The invasion and attack themselves violate the fundamental prohibition on the use of force—an indisputable breach of peremptory norms, amounting to both a crime and an act of aggression. Even more egregiously, this aggression targeted highly sensitive facilities—those under the strictest supervision of the International Atomic Energy Agency (IAEA) under the Non-Proliferation Treaty (NPT) Safeguards. These facilities, due to their radioactive nature, pose catastrophic and irreversible risks to human life and the environment. Their safeguards exist precisely to prevent genocide and crimes against humanity. Yet, during the invasion, these very sites were attacked—deliberate strikes on locations with devastating humanitarian consequences, constituting yet another crime against humanity.
To hold the perpetrators accountable, we must turn to the mechanisms available:
First, on the issue of aggression—while the Security Council has failed to act decisively on Gaza and our case, the "Uniting for Peace" resolution remains a viable path. This resolution, which proved effective in the Korean crisis, can be activated through diplomatic pressure, bypassing the paralyzed Security Council via the General Assembly.
Second, the regime’s actions—in Gaza, across the region, and within our own borders—must be recognized as state terrorism. This is not mere violence but organized terrorism: systematic planning, intelligence operations, and deliberate and indiscriminate attacks.
Take, for example, the assassinations of our scientists and the attacks in Ghods Square, Tajrish, Tehran. What possible justification exists for targeting civilians, striking Tehran’s water supply, and inflicting terror on a defenseless population? These were not military operations—they were massacres designed to spread fear and deny basic rights. Such acts are unambiguous crimes against humanity, carried out through terrorism—not random violence, but calculated, organized terror.
Addressing the issue of organized terrorism requires more than political statements; it demands the activation of existing international mechanisms. The global community already has a legal framework — often referred to as the terrorism regime — that must be put into operation. The UN Security Council should engage with this framework extensively, ensuring that acts of terrorism and associated crimes are properly documented.
At the same time, the Office of the High Commissioner for Human Rights must pay greater attention to crimes that have escalated in Gaza. According to legal experts, what began as a humanitarian crisis has long surpassed the threshold of genocide. Today, the situation in Gaza constitutes clear crimes against humanity. The scale of destruction, the intensity of attacks, and the staggering number of casualties demonstrate that these actions are not isolated incidents but part of a systematic pattern of violence.
The ongoing operations are carried out indiscriminately and with increasing brutality. The level of devastation cannot be described merely as an attempt to eliminate a specific group — that stage was crossed months ago. What is unfolding now represents a blatant violation of international law, breaching every principle of human rights, humanitarian law, and the provisions of the Rome Statute.

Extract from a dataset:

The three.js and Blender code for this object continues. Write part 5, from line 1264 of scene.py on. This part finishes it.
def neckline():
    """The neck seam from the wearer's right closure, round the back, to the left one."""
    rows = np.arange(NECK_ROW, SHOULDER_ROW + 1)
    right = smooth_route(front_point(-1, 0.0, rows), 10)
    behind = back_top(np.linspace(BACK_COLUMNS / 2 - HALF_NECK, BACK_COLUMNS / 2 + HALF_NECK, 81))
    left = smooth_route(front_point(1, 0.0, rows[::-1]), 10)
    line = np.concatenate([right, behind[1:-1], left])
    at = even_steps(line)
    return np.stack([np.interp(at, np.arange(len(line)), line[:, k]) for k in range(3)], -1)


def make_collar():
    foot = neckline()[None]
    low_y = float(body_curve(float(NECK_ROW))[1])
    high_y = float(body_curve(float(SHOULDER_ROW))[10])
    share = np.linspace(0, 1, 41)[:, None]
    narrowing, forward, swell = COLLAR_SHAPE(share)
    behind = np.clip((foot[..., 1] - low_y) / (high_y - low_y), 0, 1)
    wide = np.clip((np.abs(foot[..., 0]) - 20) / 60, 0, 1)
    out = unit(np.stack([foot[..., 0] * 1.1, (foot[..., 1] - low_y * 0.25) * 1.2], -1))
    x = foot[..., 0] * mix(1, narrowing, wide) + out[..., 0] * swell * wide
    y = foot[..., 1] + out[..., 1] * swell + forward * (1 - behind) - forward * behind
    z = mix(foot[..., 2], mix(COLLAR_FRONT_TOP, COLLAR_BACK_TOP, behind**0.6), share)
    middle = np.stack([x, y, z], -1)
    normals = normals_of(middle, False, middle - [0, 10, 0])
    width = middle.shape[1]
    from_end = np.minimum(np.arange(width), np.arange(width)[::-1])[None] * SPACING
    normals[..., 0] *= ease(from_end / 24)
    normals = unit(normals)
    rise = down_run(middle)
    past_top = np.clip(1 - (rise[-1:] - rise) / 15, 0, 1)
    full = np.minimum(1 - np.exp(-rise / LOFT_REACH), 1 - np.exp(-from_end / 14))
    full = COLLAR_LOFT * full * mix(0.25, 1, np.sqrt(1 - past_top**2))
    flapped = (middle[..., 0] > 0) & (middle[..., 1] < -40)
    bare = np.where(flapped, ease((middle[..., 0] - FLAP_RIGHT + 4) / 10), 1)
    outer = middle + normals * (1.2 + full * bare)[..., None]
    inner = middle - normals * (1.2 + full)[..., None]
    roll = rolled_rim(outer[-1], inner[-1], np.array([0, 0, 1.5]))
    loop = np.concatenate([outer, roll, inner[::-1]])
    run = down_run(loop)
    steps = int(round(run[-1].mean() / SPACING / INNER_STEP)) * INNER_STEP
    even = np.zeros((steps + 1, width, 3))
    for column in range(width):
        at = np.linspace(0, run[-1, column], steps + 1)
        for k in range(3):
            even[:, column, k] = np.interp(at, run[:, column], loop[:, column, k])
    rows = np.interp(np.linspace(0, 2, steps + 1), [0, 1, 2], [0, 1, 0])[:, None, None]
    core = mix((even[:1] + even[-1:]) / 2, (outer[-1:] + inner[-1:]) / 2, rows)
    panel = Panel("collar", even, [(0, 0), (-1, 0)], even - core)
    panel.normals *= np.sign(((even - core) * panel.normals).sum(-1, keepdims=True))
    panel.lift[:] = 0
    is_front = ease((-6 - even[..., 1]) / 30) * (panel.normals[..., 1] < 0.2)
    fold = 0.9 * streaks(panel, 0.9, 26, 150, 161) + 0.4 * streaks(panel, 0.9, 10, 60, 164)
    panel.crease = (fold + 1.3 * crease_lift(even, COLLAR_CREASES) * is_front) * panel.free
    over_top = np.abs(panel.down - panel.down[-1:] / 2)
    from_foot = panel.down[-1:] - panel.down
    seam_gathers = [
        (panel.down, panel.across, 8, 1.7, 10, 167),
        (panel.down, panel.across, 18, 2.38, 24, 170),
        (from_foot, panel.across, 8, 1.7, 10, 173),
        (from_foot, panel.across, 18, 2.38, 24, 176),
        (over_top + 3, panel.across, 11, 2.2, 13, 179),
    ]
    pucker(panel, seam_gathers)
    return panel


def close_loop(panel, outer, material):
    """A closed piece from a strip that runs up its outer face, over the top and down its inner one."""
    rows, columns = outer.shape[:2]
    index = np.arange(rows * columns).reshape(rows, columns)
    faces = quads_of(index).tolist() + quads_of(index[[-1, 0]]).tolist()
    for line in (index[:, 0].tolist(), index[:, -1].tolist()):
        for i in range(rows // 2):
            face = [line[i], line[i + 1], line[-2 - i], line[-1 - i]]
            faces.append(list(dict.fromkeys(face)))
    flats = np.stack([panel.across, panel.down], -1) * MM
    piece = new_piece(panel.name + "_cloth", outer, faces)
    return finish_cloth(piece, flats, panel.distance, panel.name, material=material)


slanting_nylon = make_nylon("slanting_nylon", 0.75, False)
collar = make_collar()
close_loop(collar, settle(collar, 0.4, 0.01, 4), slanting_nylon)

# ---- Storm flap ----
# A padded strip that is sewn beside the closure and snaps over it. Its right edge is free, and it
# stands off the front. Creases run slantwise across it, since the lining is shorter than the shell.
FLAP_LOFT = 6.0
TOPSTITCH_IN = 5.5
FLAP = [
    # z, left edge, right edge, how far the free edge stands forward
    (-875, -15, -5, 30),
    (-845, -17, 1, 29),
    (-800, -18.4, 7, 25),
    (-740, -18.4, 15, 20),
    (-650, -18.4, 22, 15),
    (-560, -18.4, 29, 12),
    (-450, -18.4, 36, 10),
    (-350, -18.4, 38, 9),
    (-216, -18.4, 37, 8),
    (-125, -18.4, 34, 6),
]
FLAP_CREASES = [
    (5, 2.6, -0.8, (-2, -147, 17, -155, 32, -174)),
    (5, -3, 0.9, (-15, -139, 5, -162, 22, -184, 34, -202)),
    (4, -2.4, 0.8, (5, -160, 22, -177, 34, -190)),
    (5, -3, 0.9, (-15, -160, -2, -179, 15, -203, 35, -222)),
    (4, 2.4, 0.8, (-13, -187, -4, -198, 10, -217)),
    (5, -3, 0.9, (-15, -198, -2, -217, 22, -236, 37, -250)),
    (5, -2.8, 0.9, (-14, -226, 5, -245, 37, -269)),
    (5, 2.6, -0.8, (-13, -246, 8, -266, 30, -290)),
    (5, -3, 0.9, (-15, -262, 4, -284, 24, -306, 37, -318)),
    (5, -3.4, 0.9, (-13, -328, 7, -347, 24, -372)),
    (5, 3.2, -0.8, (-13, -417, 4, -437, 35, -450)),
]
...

In this context, documentation becomes the most urgent and effective tool. By recording evidence and maintaining consistent correspondence with international institutions, the crimes can be brought into sharper global focus. Moreover, governments should be encouraged to join existing legal complaints. Several states have already supported South Africa’s case at the International Court of Justice regarding violations of the Genocide Convention. Pressure should also increase on the International Criminal Court’s prosecutor to address new dimensions of these crimes, which threaten not only the Middle East but the stability and security of humanity as a whole.
The international community cannot afford silence. Documentation, collective legal action, and persistent engagement with global bodies remain essential steps in confronting these unprecedented crimes.
By Seyed Hossein Mousavifar, Assistant Professor of International Law at Ferdowsi University of Mashhad
This article was presented at the conference on “Israeli State Terrorism” held on the occasion of the Iran’s National Day of Fight against Terrorism, organized by Habilian Association.